Des affrontements entre chrétiens et musulmans ont fait au moins 13 morts au Caire, où ont également éclaté mercredi des heurts impliquant des partisans du président déchu Hosni Moubarak, traduisant la difficile transition politique que traverse le pays.

Sur la désormais célèbre place Tahrir, épicentre de la contestation qui a chassé M. Moubarak du pouvoir le 11 février, des heurts ont éclaté entre des Égyptiens armés de couteaux et bâtons et des centaines de manifestants pro-démocratie, avant que l'armée ne rétablisse le calme en soirée.

«Des voyous pro-Moubarak nous ont attaqués et ont essayé d'entrer sur la place Tahrir, mais nous avons pu les repousser, à coups de bâtons et de jets de pierres», a indiqué à l'AFP un manifestant, Mouez Mohammed.

Des heurts ont ensuite eu lieu entre l'armée et quelques manifestants, et ces derniers ont rapidement été arrêtés «afin de contrôler la situation», selon l'agence officielle Mena.

Le gouvernement a mis en garde contre le risque de «contre-révolution», selon la Mena, après ces heurts attribués à des partisans de l'ancien régime d'Hosni Moubarak.

Les Frères musulmans, le plus important mouvement d'opposition en Égypte, ont accusé ces partisans d'attiser la violence et appelé les Egyptiens à «soutenir les forces armées et le gouvernement afin qu'ils puissent tenir les engagements de la révolution».

«Il est totalement inacceptable que l'armée participe à la dispersion violente de manifestations pacifiques», a affirmé la directrice adjointe d'Amnesty International pour le Moyen-Orient et l'Afrique du Nord, Hassiba Hadj Sahraoui.

Les heurts ont éclaté alors que le nouveau gouvernement rencontrait le Conseil suprême des forces armées, organe à la tête du pays, pour lui proposer une loi criminalisant les incitations à la haine, qui pourrait les rendre passibles de la peine de mort, a indiqué la télévision égyptienne.

Mardi soir, des musulmans et coptes s'étaient affrontés dans le quartier déshérité à forte population copte de Moqattam (est), où un millier de chrétiens s'étaient réunis pour protester contre l'incendie ayant en grande partie détruit la semaine dernière une église au sud de la capitale.

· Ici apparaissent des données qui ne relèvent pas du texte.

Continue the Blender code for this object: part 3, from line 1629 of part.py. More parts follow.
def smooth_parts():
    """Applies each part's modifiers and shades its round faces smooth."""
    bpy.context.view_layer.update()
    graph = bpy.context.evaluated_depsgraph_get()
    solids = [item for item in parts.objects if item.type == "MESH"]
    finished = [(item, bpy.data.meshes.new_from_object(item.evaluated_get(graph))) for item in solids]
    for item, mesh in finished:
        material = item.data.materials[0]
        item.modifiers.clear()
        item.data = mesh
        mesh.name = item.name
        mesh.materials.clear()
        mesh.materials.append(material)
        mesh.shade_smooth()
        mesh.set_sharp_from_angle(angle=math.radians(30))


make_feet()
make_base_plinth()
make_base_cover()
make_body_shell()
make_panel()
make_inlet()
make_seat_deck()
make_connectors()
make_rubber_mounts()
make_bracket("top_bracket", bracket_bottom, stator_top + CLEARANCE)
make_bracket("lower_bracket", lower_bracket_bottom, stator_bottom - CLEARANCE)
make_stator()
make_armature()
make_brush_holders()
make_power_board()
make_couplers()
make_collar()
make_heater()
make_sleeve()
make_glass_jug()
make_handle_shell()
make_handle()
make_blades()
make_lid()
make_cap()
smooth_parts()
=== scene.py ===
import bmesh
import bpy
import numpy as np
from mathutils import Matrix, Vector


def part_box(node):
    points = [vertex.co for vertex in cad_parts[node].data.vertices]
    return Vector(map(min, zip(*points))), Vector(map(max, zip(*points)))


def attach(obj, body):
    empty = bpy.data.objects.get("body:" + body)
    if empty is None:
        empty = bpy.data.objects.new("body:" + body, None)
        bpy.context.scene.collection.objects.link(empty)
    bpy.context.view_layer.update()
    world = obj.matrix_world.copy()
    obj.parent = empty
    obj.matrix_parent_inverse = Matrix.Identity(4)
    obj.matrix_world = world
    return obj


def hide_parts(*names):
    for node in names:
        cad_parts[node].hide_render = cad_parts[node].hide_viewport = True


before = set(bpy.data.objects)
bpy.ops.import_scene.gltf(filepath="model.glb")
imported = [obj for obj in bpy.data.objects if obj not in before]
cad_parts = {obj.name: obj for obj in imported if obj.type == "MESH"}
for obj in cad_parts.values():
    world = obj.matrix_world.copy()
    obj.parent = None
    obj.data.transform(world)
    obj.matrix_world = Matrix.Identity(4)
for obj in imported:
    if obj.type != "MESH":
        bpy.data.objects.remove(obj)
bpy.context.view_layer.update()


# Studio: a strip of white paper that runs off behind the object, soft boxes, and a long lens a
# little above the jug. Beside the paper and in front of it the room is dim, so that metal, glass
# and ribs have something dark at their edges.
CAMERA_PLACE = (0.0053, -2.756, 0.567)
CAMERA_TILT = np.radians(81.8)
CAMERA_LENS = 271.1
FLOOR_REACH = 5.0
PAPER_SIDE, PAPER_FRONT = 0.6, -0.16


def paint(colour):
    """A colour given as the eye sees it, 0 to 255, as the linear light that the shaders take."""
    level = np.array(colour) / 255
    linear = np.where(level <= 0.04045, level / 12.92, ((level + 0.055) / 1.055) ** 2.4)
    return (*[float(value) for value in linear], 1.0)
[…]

«Treize personnes ont été tuées», a indiqué le ministère de la Santé mercredi, revoyant à la hausse un premier bilan d 10 morts.

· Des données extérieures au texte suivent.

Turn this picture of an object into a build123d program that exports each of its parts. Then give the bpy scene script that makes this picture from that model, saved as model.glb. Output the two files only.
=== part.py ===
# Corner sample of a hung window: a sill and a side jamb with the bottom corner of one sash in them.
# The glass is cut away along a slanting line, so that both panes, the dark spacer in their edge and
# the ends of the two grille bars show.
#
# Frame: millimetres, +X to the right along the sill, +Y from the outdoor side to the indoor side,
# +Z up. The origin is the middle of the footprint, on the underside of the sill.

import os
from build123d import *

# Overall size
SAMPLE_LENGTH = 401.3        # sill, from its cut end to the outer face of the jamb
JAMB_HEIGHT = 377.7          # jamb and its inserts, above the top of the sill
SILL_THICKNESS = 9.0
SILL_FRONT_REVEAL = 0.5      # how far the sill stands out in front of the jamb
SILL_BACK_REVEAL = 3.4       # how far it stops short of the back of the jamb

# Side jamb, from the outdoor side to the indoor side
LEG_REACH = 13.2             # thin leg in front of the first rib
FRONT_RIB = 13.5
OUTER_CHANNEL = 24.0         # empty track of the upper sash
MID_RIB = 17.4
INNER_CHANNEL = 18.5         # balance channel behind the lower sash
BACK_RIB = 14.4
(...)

Le père Boutros Roshdy, de l'église de Moqattam, a déclaré à l'AFP qu'au moins sept Coptes figuraient parmi les morts et qu'un musulman avait tué alors qu'il tentait de défendre ses voisins chrétiens.

«Tous les morts ont été tués par balles, et les blessés ont aussi été touchés par des tirs», a déclaré le père Samaane Ibrahim, qui a mis en cause des «voyous» et des «salafistes», des islamistes fondamentalistes.

Des habitants chrétiens ne cachaient pas mercredi leur ressentiment à l'égard l'armée, en charge du pays depuis le départ de M. Moubarak.

«Nous nous attendions à ce que l'armée nous défende. Mais maintenant nous savons qu'elle est contre nous, comme la police», affirme un menuisier, Saleh Ibrahim.

Les autorités ont promis de faire reconstruire l'église pour tenter de faire baisser la tension.

Les États-Unis ont réclamé mercredi que les auteurs de ces violences confessionnelles soient poursuivis en justice. «Nous avons demandé au gouvernement de transition égyptien d'agir rapidement pour amener les auteurs de cette violence devant la justice», a déclaré Mark Toner, un porte-parole de la diplomatie américaine.

Les Coptes représentent de 6 à 10% de la population du pays. Ils disent être victimes de discriminations. Ils ont été visés dans la nuit du Nouvel an par un attentat devant une église d'Alexandrie (nord), qui a fait 23 morts.